▶ WRITTEN EXERCISE:
Would you return all of this data exactly, leaving nothing out?

▶ DATA EXCERPT:
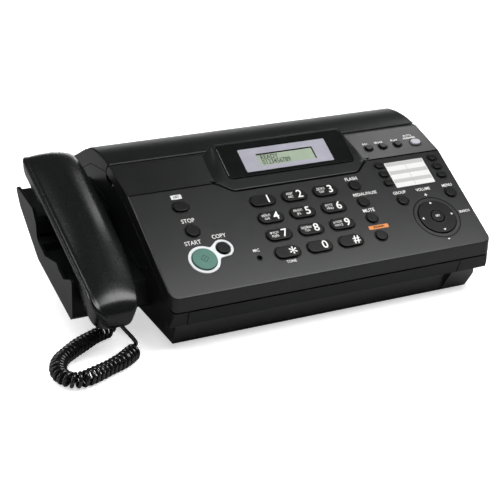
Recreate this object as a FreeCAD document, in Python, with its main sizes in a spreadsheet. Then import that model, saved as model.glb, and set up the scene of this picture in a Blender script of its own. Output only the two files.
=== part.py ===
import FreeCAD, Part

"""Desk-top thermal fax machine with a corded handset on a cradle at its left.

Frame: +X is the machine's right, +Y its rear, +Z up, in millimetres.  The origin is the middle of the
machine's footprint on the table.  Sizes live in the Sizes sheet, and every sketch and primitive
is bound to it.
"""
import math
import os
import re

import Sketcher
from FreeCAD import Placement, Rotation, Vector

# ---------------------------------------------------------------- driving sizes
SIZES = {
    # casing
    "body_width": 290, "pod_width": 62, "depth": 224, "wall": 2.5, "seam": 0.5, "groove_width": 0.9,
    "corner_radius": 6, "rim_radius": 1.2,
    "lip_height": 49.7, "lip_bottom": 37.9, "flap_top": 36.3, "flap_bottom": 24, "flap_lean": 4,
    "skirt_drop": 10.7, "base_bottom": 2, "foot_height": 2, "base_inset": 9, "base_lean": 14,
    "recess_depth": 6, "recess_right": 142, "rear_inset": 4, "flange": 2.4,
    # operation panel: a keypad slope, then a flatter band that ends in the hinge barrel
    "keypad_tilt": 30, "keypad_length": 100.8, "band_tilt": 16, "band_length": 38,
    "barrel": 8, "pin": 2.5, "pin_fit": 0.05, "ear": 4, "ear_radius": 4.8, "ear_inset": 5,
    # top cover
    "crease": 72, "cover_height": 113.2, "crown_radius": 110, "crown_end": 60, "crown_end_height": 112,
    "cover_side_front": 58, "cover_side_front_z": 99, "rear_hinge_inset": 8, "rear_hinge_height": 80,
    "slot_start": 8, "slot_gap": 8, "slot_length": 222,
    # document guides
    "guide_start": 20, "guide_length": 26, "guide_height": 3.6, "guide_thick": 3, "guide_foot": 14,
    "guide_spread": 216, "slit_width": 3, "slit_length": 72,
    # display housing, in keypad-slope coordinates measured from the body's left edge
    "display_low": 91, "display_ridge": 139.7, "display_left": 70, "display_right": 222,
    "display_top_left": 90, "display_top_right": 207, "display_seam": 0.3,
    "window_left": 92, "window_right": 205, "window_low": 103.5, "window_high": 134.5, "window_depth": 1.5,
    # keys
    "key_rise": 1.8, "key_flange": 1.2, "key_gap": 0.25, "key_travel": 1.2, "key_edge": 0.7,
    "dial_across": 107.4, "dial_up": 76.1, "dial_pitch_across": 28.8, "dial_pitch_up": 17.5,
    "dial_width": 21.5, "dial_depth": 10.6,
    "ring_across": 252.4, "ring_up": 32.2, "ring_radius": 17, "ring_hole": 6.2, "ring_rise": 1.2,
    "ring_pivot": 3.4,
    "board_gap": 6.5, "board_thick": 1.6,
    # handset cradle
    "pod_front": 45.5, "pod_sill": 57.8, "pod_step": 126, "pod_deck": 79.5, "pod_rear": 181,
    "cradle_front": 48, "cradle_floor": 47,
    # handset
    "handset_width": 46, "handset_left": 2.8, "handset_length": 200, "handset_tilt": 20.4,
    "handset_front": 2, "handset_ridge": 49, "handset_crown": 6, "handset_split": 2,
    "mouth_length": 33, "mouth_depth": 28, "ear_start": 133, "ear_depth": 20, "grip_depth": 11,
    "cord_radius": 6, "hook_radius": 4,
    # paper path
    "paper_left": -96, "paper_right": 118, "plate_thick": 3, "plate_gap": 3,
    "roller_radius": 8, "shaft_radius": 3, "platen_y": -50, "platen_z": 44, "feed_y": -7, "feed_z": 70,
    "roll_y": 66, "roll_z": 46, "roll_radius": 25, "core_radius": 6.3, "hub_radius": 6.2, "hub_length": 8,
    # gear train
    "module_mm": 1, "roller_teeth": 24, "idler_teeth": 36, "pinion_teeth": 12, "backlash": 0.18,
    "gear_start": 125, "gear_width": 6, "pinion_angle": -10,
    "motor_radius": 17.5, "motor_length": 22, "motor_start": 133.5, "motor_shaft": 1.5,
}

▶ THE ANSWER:
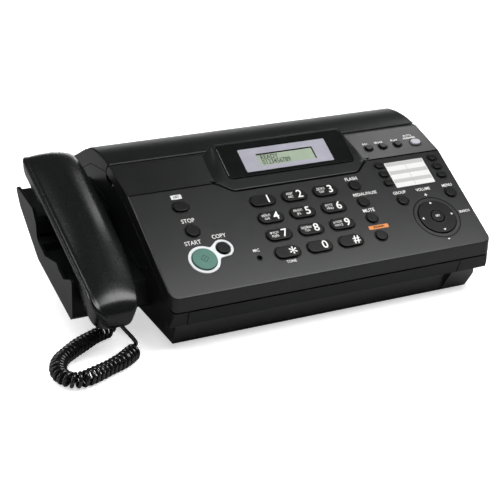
Recreate this object as a FreeCAD document, in Python, with its main sizes in a spreadsheet. Then import that model, saved as model.glb, and set up the scene of this picture in a Blender script of its own. Output only the two files.
=== part.py ===
import FreeCAD, Part

"""Desk-top thermal fax machine with a corded handset on a cradle at its left.

Frame: +X is the machine's right, +Y its rear, +Z up, in millimetres.  The origin is the middle of the
machine's footprint on the table.  Sizes live in the Sizes sheet, and every sketch and primitive
is bound to it.
"""
import math
import os
import re

import Sketcher
from FreeCAD import Placement, Rotation, Vector

# ---------------------------------------------------------------- driving sizes
SIZES = {
    # casing
    "body_width": 290, "pod_width": 62, "depth": 224, "wall": 2.5, "seam": 0.5, "groove_width": 0.9,
    "corner_radius": 6, "rim_radius": 1.2,
    "lip_height": 49.7, "lip_bottom": 37.9, "flap_top": 36.3, "flap_bottom": 24, "flap_lean": 4,
    "skirt_drop": 10.7, "base_bottom": 2, "foot_height": 2, "base_inset": 9, "base_lean": 14,
    "recess_depth": 6, "recess_right": 142, "rear_inset": 4, "flange": 2.4,
    # operation panel: a keypad slope, then a flatter band that ends in the hinge barrel
    "keypad_tilt": 30, "keypad_length": 100.8, "band_tilt": 16, "band_length": 38,
    "barrel": 8, "pin": 2.5, "pin_fit": 0.05, "ear": 4, "ear_radius": 4.8, "ear_inset": 5,
    # top cover
    "crease": 72, "cover_height": 113.2, "crown_radius": 110, "crown_end": 60, "crown_end_height": 112,
    "cover_side_front": 58, "cover_side_front_z": 99, "rear_hinge_inset": 8, "rear_hinge_height": 80,
    "slot_start": 8, "slot_gap": 8, "slot_length": 222,
    # document guides
    "guide_start": 20, "guide_length": 26, "guide_height": 3.6, "guide_thick": 3, "guide_foot": 14,
    "guide_spread": 216, "slit_width": 3, "slit_length": 72,
    # display housing, in keypad-slope coordinates measured from the body's left edge
    "display_low": 91, "display_ridge": 139.7, "display_left": 70, "display_right": 222,
    "display_top_left": 90, "display_top_right": 207, "display_seam": 0.3,
    "window_left": 92, "window_right": 205, "window_low": 103.5, "window_high": 134.5, "window_depth": 1.5,
    # keys
    "key_rise": 1.8, "key_flange": 1.2, "key_gap": 0.25, "key_travel": 1.2, "key_edge": 0.7,
    "dial_across": 107.4, "dial_up": 76.1, "dial_pitch_across": 28.8, "dial_pitch_up": 17.5,
    "dial_width": 21.5, "dial_depth": 10.6,
    "ring_across": 252.4, "ring_up": 32.2, "ring_radius": 17, "ring_hole": 6.2, "ring_rise": 1.2,
    "ring_pivot": 3.4,
    "board_gap": 6.5, "board_thick": 1.6,
    # handset cradle
    "pod_front": 45.5, "pod_sill": 57.8, "pod_step": 126, "pod_deck": 79.5, "pod_rear": 181,
    "cradle_front": 48, "cradle_floor": 47,
    # handset
    "handset_width": 46, "handset_left": 2.8, "handset_length": 200, "handset_tilt": 20.4,
    "handset_front": 2, "handset_ridge": 49, "handset_crown": 6, "handset_split": 2,
    "mouth_length": 33, "mouth_depth": 28, "ear_start": 133, "ear_depth": 20, "grip_depth": 11,
    "cord_radius": 6, "hook_radius": 4,
    # paper path
    "paper_left": -96, "paper_right": 118, "plate_thick": 3, "plate_gap": 3,
    "roller_radius": 8, "shaft_radius": 3, "platen_y": -50, "platen_z": 44, "feed_y": -7, "feed_z": 70,
    "roll_y": 66, "roll_z": 46, "roll_radius": 25, "core_radius": 6.3, "hub_radius": 6.2, "hub_length": 8,
    # gear train
    "module_mm": 1, "roller_teeth": 24, "idler_teeth": 36, "pinion_teeth": 12, "backlash": 0.18,
    "gear_start": 125, "gear_width": 6, "pinion_angle": -10,
    "motor_radius": 17.5, "motor_length": 22, "motor_start": 133.5, "motor_shaft": 1.5,
}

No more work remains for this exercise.